In all, fourteen Blacks would go to Washington as congressmen from six different Southern states, and two from Mississippi would enter the Senate. Several others were elected to Congress but were refused their seats on one pretext or another. Most of these representatives were ex-slaves. On the other hand, there was not a single Black from the North in the House until the 1920s and none in the Senate until 1966.

It is difficult to grasp the full revolutionary implications of this Black representation. No parallel exists in the United States today, there not being a single worker, much less a socialist, in the House or Senate. The election of Black legislators was testimony to the depth of the revolutionary changes unleashed by the Civil War. Even though some of them maintained moderate political positions they were, regardless of the rhetoric used, above all representatives of the oppressed nationality of Afro-Americans, a nationality composed almost entirely of laboring people.

The voice they raised in the halls of Congress was anomalous among the paid representatives of the Robber Barons. They spoke up for the Cherokees and other dispossessed Indians and for the hounded Chinese laborers in the West. They sought to increase the rights of women and argued for federal support to education, a concept that would not be accepted for another generation.

In the South the pressure and influence of Black officeholders resulted in a series of progressive reforms. Most important, of course, was the elimination of the Black Codes and the guaranteeing of juridical rights for Afro-Americans, including the right to serve on juries, hold office, speak, organize, and serve in the police and militias. Other important reforms were also achieved. An enormous demand went up from the Afro-American people for schools. There was more interest in education among the ex-slaves than among the poor whites, who were not caught up in such a profound social transformation as was the Black population.

General Pope, referring to his military district, which included Georgia, Florida, Alabama, and Mississippi, wrote in 1867: "It may be safely said that the marvelous progress made in the education of these people, aided by the noble charitable contributions of Northern societies and individuals, finds no parallel in the history of mankind. If continued, it must be by the same means, and if the masses of the white people exhibit the same indisposition to be educated that they do now, five years will have transferred intelligence and education, so far as the masses are concerned, to the colored people of this District."

By 1869 there were 9,000 teachers in the South instructing the children of ex-slaves. By the next year there were 4,300 schools with close to 250,000 Black children in attendance....

The first statewide free public schools in the South were established during Radical Reconstruction. The Black lawmakers sought schools for both Blacks and whites and preferred integrated schools. Integration for all schools was established by law in Louisiana and at the university level in other states. In most cases separate schools were established because most whites insisted on all-white schools before they would allow their children to attend. When schools of higher learning were integrated many whites withdrew.

New rights were granted to women during Reconstruction. The first divorce and property rights laws for women were passed. Better facilities for the care of the sick, blind, and insane were established. The judicial system and penitentiaries were modernized.
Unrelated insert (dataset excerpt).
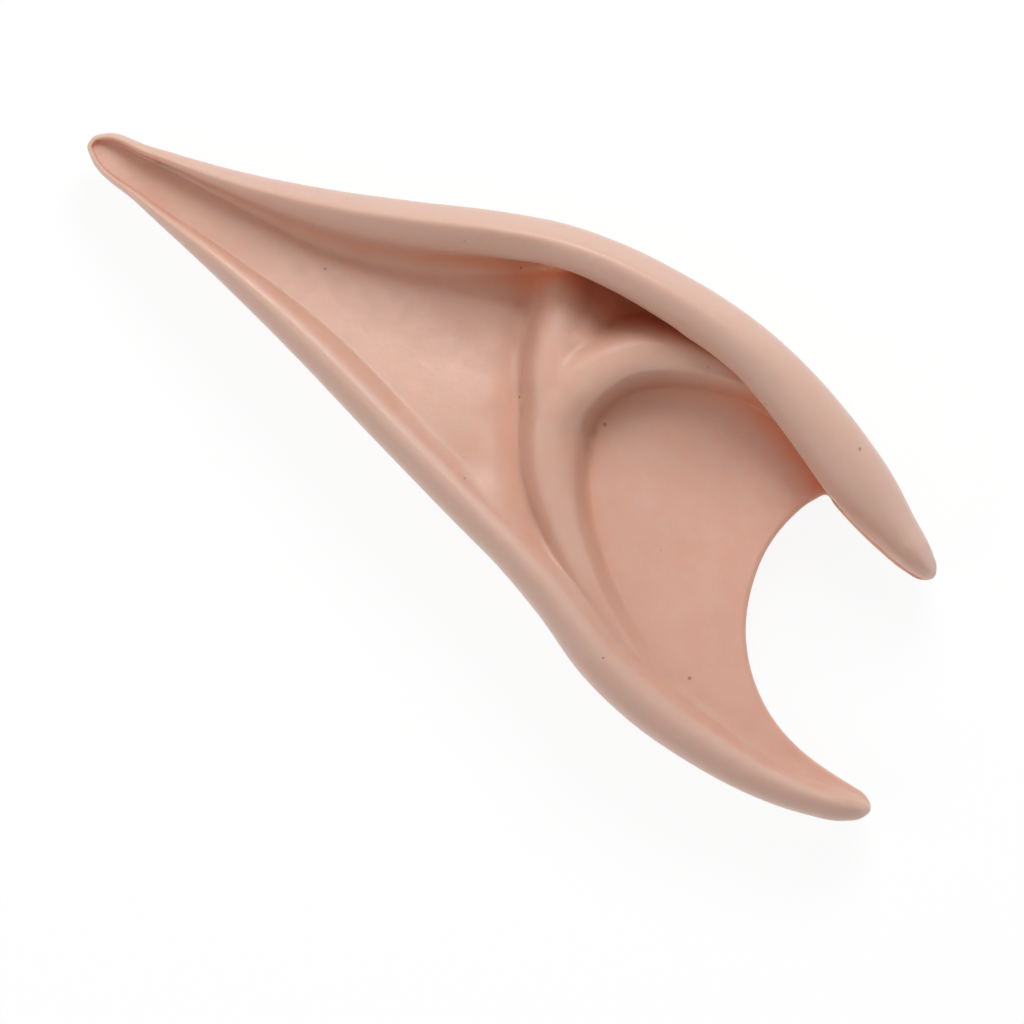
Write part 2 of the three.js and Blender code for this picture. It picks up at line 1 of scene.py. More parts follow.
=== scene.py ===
"""Elf ear tip: a slip-on ear of cast latex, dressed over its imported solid."""

import math

import bpy
import numpy as np
from bpy.props import FloatProperty, FloatVectorProperty, IntProperty, PointerProperty
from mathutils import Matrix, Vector


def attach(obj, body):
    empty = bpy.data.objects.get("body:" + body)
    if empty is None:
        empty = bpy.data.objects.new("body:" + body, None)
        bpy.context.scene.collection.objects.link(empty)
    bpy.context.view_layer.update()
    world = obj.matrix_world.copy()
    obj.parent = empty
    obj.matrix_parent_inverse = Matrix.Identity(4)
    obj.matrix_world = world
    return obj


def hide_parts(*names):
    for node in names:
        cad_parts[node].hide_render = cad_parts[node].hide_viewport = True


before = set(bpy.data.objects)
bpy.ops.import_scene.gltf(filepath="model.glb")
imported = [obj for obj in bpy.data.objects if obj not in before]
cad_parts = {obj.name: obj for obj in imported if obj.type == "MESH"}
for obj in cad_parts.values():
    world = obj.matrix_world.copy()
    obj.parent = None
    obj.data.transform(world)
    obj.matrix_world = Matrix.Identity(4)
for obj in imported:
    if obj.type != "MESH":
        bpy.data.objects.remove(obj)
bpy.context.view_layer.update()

bl_info = {
    "name": "Elf ear tip",
    "version": (1, 0, 0),
    "blender": (4, 5, 0),
    "location": "View3D > Sidebar > Elf Ear",
    "description": "Builds the skin, latex finish and studio of a slip-on elf ear",
    "category": "Object",
}

# Units of the width columns in the tables below, in metres
RIM_WIDTH = 0.008
BACK_ROUND = 0.012
MOUTH_INSET = 0.008
HOLLOW_START = 0.008
RIDGE_WIDTH = 0.008

# Nominal sizes that the shares in the tables count from, in metres
EAR_LENGTH = 0.1024
EAR_HEIGHT = 0.083
EAR_DEPTH = 0.026

# Share of the fall from crest to edge at the rim's shoulder, where it overhangs and where it opens softly, and
# the difference in metres between fold and edge over which the second takes over from the first
OVERHANG_SHOULDER = 0.36
OPEN_SHOULDER = 0.58
SHOULDER_REACH = 0.002

# How quickly the heights and widths swell from the round ends, against an even rise, how the rows crowd there,
# and how far to each side of a row, in stations, the rim's direction is measured
HEIGHT_SWELL = 2.0
WIDTH_SWELL = 1.2
END_CROWDING = 1.7
PLACE_STEP = 0.01

# Runs over the front skin: how much closer their cuts lie near the forked ridge, how near that is in metres, in
# how many pieces the runs are measured, and their nearest turn, counted in the fold's distance from the rim
RIDGE_CLOSENESS = 1.6
RIDGE_REACH = 0.007
MEASURED_PIECES = 120
NEAREST_TURN = 1.02

# Cuts over the trimmed edge at the mouth, and the largest share of a run's last part that its rounding takes
EDGE_CUTS = 5
EDGE_SHARE = 0.35

# Section of the rolled rim: its parts, the shares of the way and of the rise to the crest at which it bends over,
# and the share of the way from crest to edge at its shoulder
ROLL_PARTS = 5
BEND_AT = 0.27
BEND_RISE = 0.72
SHOULDER_AT = 0.7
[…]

Albion W. Tourgee, a Union soldier who settled in North Carolina after the war and wrote A Fool’s Errand, the best-known historical novel in defense of Radical Reconstruction, summarized the achievements of those governments as follows: "They instituted a public school system in a realm where public schools had been unknown. They opened the ballot box and jury box to thousands of white men who had been debarred from them by a lack of earthly possessions. They introduced home rule in the South. They abolished the whipping post, and branding iron, the stocks and other barbarous forms of punishment which had up to that time prevailed. They reduced capital felonies from about twenty to two or three. In an age of extravagance they were extravagant in the sums appropriated for public works. In all that time no man’s rights of person were invaded under the forms of laws."

The governments under Radical Reconstruction were in many ways the most democratic the South has ever had up to the present day.